Stigma’s the Silent Killer
Here’s where Hochul’s plan unravels. Law enforcement, firefighters, EMS - they’re not just fighting fires or felons; they’re battling a code of silence. The state’s own commissioners admit it: 80% of first responders say job stress wrecks their home life, yet most won’t talk. Why? Because admitting you’re struggling can cost you your badge, your gun, your respect. Veterans face the same wall - 60% dodge treatment, terrified of the ‘weak’ label. Hochul’s $30,000-a-year handouts won’t crack that. Peer support’s a start, but it’s lipstick on a pig if the brass doesn’t back it up with real policy.
Contrast this with what’s worked elsewhere. North Carolina’s Faith Leaders for Life trained clergy to reach 24,000 people, cutting through stigma with trust, not dollars. The VA’s Caring Letters program keeps veterans connected post-crisis. These aren’t flashy; they’re effective. New York’s throwing money at agencies instead of dismantling the shame that’s choking our heroes. Hochul’s cheerleaders - state senators and assembly members - clap for her ‘investment.’ But investment in what? A system that’s failed them since the Joshua Omvig Act of 2007 promised change and delivered crumbs?
Real Solutions, Not Photo Ops
Let’s be blunt: $3 million split across dozens of agencies is chump change against a tidal wave of despair. Firefighters die by suicide at 18 per 100,000 - higher than the state’s 13. EMS workers are 1.39 times more likely to take their lives than you or me. Hochul’s team brags about sustainability funding, but sustaining what? A status quo where 59% of first responders burn out and 16% contemplate ending it? We need more than grants; we need a reckoning. Strip the red tape, fund private-sector programs like Shields & Stripes that actually rehab PTSD, and mandate leadership buy-in to normalize mental health care.

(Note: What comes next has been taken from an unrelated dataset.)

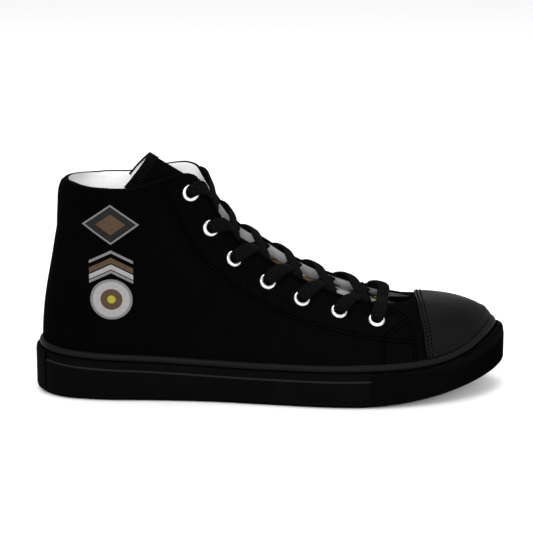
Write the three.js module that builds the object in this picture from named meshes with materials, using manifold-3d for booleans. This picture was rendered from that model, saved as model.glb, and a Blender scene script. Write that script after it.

The left loves big government fixes - shovel cash at a problem and call it progress. But this isn’t about budgets; it’s about backbone. Trump’s administration pushed the COMPACT Act, giving vets free crisis care - a tangible win. New York’s playing small ball while lives hang in the balance. Agencies like Suffolk County Police or Albany Sheriff’s Office deserve better than Hochul’s PR stunt. Give them tools, not tokens - telehealth, peer-led units, and a culture that says it’s braver to seek help than to suffer in silence.
Time to Stop the Bleeding
New York’s veterans and first responders aren’t asking for pity; they’re begging for a lifeline. Hochul’s CARES UP is a shiny distraction, a politician’s promise that fizzles under scrutiny. The numbers don’t lie - suicide rates haven’t budged for vets since 2012, and first responders are drowning in trauma no $60,000 check can mop up. This isn’t about party lines; it’s about results. Piecemeal funding won’t cut it when the enemy’s stigma, burnout, and a system that’s turned its back on the people it demands sacrifice from.
We owe these men and women more than applause and platitudes. Dismantle the barriers, not just the bank account. Push for real reform - expand telehealth, enforce anti-stigma training, and fund what works, not what photographs well. Hochul’s got the stage; now she needs the guts to deliver. Until then, CARES UP is just another government hug that leaves our heroes cold. Let’s honor their service with action, not handouts.